→ **Dataset records**:

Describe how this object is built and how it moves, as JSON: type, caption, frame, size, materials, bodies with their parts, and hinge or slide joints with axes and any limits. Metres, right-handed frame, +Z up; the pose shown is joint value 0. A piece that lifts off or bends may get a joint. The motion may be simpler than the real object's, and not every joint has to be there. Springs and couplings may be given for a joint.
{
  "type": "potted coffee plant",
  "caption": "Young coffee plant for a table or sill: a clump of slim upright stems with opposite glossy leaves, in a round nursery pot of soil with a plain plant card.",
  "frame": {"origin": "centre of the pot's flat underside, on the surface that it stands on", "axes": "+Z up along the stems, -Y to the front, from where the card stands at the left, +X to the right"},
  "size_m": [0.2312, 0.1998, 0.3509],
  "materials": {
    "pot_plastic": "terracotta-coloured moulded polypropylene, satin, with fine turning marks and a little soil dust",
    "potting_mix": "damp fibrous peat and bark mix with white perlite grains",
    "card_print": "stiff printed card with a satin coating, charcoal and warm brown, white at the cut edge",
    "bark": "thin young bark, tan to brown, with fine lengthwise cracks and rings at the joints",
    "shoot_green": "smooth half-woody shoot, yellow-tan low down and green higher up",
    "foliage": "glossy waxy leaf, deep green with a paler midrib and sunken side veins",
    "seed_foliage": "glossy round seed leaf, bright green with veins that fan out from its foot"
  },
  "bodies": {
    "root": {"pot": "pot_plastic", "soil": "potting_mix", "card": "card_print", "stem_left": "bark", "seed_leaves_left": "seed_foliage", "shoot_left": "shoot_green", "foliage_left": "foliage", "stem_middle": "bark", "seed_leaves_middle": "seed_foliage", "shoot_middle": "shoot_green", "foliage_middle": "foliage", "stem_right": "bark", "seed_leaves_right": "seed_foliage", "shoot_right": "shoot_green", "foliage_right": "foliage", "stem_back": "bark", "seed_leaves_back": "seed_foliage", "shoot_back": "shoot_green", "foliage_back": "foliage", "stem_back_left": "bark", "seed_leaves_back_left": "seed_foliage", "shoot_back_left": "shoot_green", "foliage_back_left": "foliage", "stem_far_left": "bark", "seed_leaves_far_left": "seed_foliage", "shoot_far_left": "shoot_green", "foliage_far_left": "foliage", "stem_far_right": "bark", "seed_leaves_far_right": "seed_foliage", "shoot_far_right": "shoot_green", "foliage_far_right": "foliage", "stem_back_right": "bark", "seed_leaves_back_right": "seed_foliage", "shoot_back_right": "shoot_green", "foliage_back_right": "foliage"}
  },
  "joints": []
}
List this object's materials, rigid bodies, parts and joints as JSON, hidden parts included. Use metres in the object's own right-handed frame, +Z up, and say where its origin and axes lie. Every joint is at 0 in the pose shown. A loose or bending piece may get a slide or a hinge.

→ **What to work on**: Review the material and copy each line in which the word "joints" appears.

→ **The output**:
Describe how this object is built and how it moves, as JSON: type, caption, frame, size, materials, bodies with their parts, and hinge or slide joints with axes and any limits. Metres, right-handed frame, +Z up; the pose shown is joint value 0. A piece that lifts off or bends may get a joint. The motion may be simpler than the real object's, and not every joint has to be there. Springs and couplings may be given for a joint.
    "bark": "thin young bark, tan to brown, with fine lengthwise cracks and rings at the joints",
  "joints": []
List this object's materials, rigid bodies, parts and joints as JSON, hidden parts included. Use metres in the object's own right-handed frame, +Z up, and say where its origin and axes lie. Every joint is at 0 in the pose shown. A loose or bending piece may get a slide or a hinge.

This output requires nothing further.